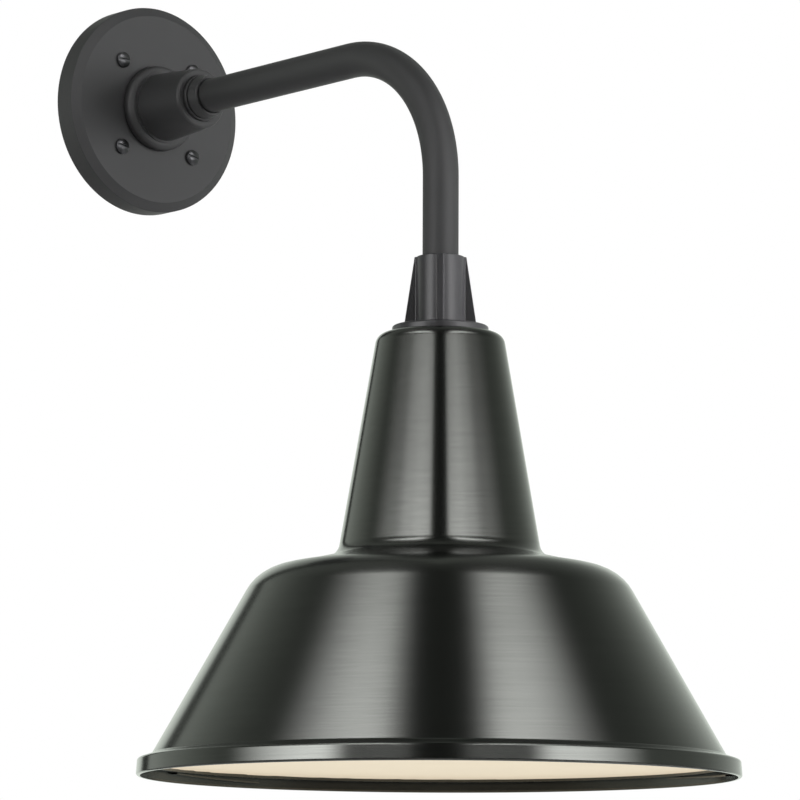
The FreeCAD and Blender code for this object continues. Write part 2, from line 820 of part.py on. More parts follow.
def lampholder_body():
    """Porcelain body with a bore for the screw shell and two holes for the leads."""
    neck_foot = holder_cap_drop + holder_cap_height
    lip_top = porcelain_foot_drop - porcelain_lip
    shell_floor = shell_top_drop
    body = turned_on_shade([
        (0, porcelain_drop),
        (porcelain_neck_radius, porcelain_drop),
        (porcelain_neck_radius, neck_foot),
        (porcelain_radius, neck_foot, porcelain_round),
        (porcelain_radius, lip_top),
        (porcelain_lip_radius, lip_top, porcelain_round / 2),
        (porcelain_lip_radius, porcelain_foot_drop, porcelain_round),
        (shell_bore_radius, porcelain_foot_drop),
        (shell_bore_radius, shell_floor),
        (0, shell_floor),
    ])
    cuts = [rod(contact_stem_radius + seat_gap,
                FreeCAD.Vector(0, -reach + contact_rivet_place, -shell_floor - overrun), Z_AXIS,
                shell_floor - porcelain_drop + 2 * overrun)]
    for side in (-1, 1):
        top = FreeCAD.Vector(side * lead_spread, -reach - lead_rise, -porcelain_drop + overrun)
        cuts.append(rod(lead_radius + seat_gap, top, -Z_AXIS, terminal_hole_depth + overrun))
    return body.cut(cuts)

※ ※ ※

* _THE TASK_:
Word for word, restate all of the data shown above.

* _WRITTEN REPLY_:
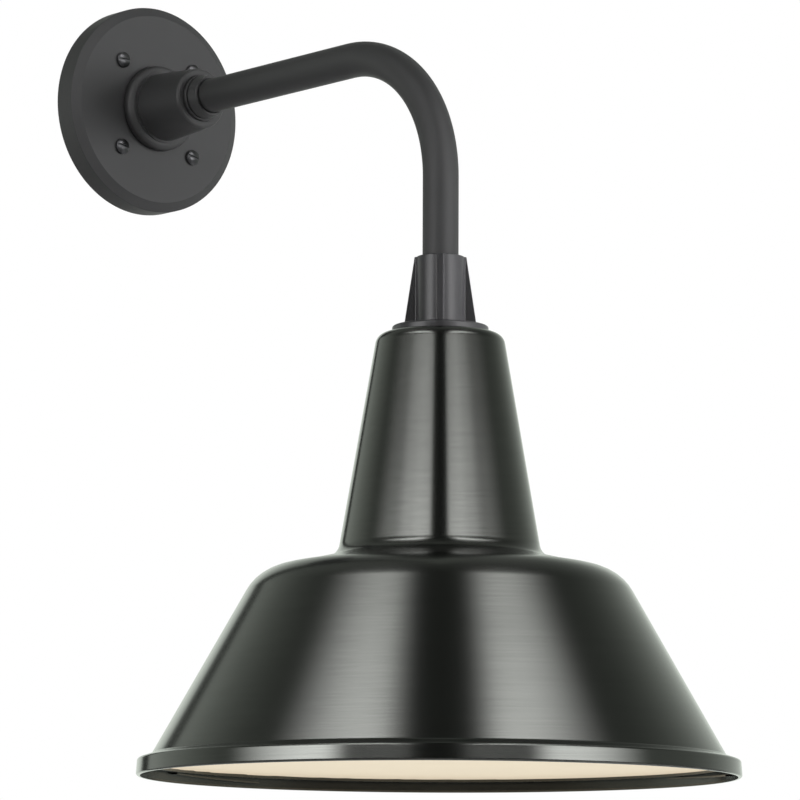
The FreeCAD and Blender code for this object continues. Write part 2, from line 820 of part.py on. More parts follow.
def lampholder_body():
    """Porcelain body with a bore for the screw shell and two holes for the leads."""
    neck_foot = holder_cap_drop + holder_cap_height
    lip_top = porcelain_foot_drop - porcelain_lip
    shell_floor = shell_top_drop
    body = turned_on_shade([
        (0, porcelain_drop),
        (porcelain_neck_radius, porcelain_drop),
        (porcelain_neck_radius, neck_foot),
        (porcelain_radius, neck_foot, porcelain_round),
        (porcelain_radius, lip_top),
        (porcelain_lip_radius, lip_top, porcelain_round / 2),
        (porcelain_lip_radius, porcelain_foot_drop, porcelain_round),
        (shell_bore_radius, porcelain_foot_drop),
        (shell_bore_radius, shell_floor),
        (0, shell_floor),
    ])
    cuts = [rod(contact_stem_radius + seat_gap,
                FreeCAD.Vector(0, -reach + contact_rivet_place, -shell_floor - overrun), Z_AXIS,
                shell_floor - porcelain_drop + 2 * overrun)]
    for side in (-1, 1):
        top = FreeCAD.Vector(side * lead_spread, -reach - lead_rise, -porcelain_drop + overrun)
        cuts.append(rod(lead_radius + seat_gap, top, -Z_AXIS, terminal_hole_depth + overrun))
    return body.cut(cuts)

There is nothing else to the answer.